Whining parents

Mothers and fathers are revolting against the demands of schools. And not without reason
August 27, 2009

Another primary school dressing-up day looms. This term it’s the Victorians. Before that it was the Romans, and the Egyptians. My wife and I scrabble around painting cardboard and tying up sheets, sometimes even buying a costume that our nine-year-old won’t find embarrassing. It seems like harmless fun. But dressing-up days, extra homework, pressure on school attendance and the expectation that parents should do more to support their children’s education are taking a toll. You can chart the discontent on the Mumsnet website, where parents complain in their thousands against such demands, particularly from primary schools. One suggested dealing with the dressing-up request on world book day by giving children a day off, and saying they’d gone as the Invisible Man.

Sometimes parents reject school rules out of self-interest. Figures released in June showed 397,851 daily absences in England between September and December 2008—an increase of more than 20,500 in two years largely due to parents taking holidays in term-time, when they are cheaper. But increasingly there is an ethical dimension to parental non-compliance. Tom Hodgkinson, author of The Idle Parent (Hamish Hamilton) makes a virtue of taking his kids for weekday camping breaks. More serious is Kevin Rooney, a parent and a teacher from Hertfordshire, who recently spoke out against the increasingly formalised involvement of parents in homework and other areas of school life. He thinks their time can be better spent with their children on other things: “A parent should be free to parent, and a teacher to teach, but there’s been a real blurring of the line.”

Of course, attempts to reach out to parents are neither new nor entirely unwelcome, and are often pushed by high-achieving schools. Good communication between parents and teachers has long been important, while measuring absenteeism is nothing new. But the past decade has seen such moves pushed forward ever more aggressively by a government enthralled by evidence that parental engagement pushes up academic standards. And busy parents have been caught up in a blur of demands.

The root of this lies in home-school agreements, the contracts between schools and parents first introduced by education secretary David Blunkett in 1998. The idea was fine: schools would give parents more information and support, and in return parents would agree to objectives set by the school, for example on attendance, homework, going to parent evenings, acting on information sent home in letters, supporting school activities, and so on. Implicit in the agreements was the fact that teachers couldn’t do everything needed to help a child learn—a belief supported by the research. But whereas parent-school agreements used to be voluntary, in July schools secretary Ed Balls announced that they will be made compulsory under the education bill to be introduced in the next session of parliament.

To many parents, the tensions caused by increasing school demands add up to only a little light-hearted grumbling. But for poorer parents, or working parents with less time, this is a more serious matter. It’s the imposition of special measures on every parent—no matter the circumstances—that frustrates and angers some parents. Parental engagement is helpful. But the research also shows how important it is not to over-pressurise families who already support their child’s learning in different ways.
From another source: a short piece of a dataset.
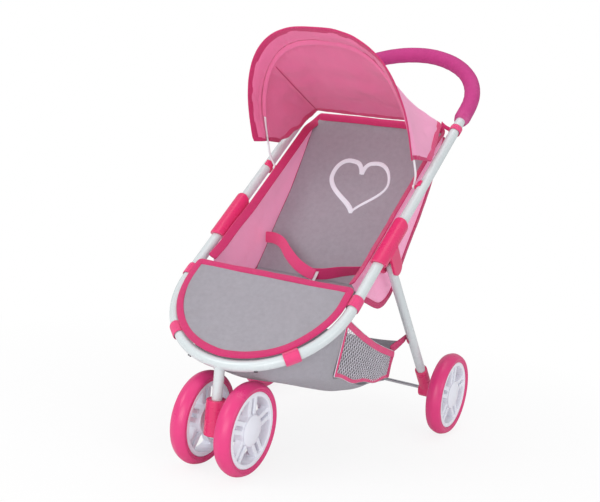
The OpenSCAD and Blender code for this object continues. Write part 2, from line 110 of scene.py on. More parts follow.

A government review by Professor Charles Desforges in 2003 pointed out that it was good parenting in general that had most influence on children’s attainment, not specific measures tied up with schools. He concluded that results might improve if initiatives were targeted at those he calls “working-class pupils.” Elsewhere, a review by Professor Susan Hallam at the Institute of Education found that parents as well as pupils and teachers needed to be involved for homework to have benefit—a good reason to make sure that demands about homework are carefully tailored. Parental involvement can, after all, come in many forms. It may be about providing a stable environment, or intellectual stimulation, or social values, or high aspirations. Yet parents are too often being strong-armed into the same model of engagement, with individual family circumstances, interests, abilities and parenting styles ignored. The result can be alienation, even at good schools.

Other centralised government messages that treat everyone as if they were the same—on health education, for example—have similar disadvantages. Carefully targeted local projects by primary care trusts using “social marketing” techniques have proved effective in combating smoking, binge drinking and poor diet, and getting those with a high risk of diabetes to get screening. Yet the amount invested in such campaigns is tiny compared to the blunderbuss television and billboard campaigns telling us to cut down on booze, eat less salt and cut out the fags—which irritate the moderately-living majority, and are ignored by the minority they are aimed at.

Many parents don’t speak out about their frustration with the one-size-fits-all demands made on them by schools, for fear that they will sound lazy or uncommitted to their children. Instead, they go along reluctantly. The result is that a well-intentioned but clumsily implemented policy risks alienating more than it helps. It is whining parents, not pupils, who are creeping like snails unwillingly to school.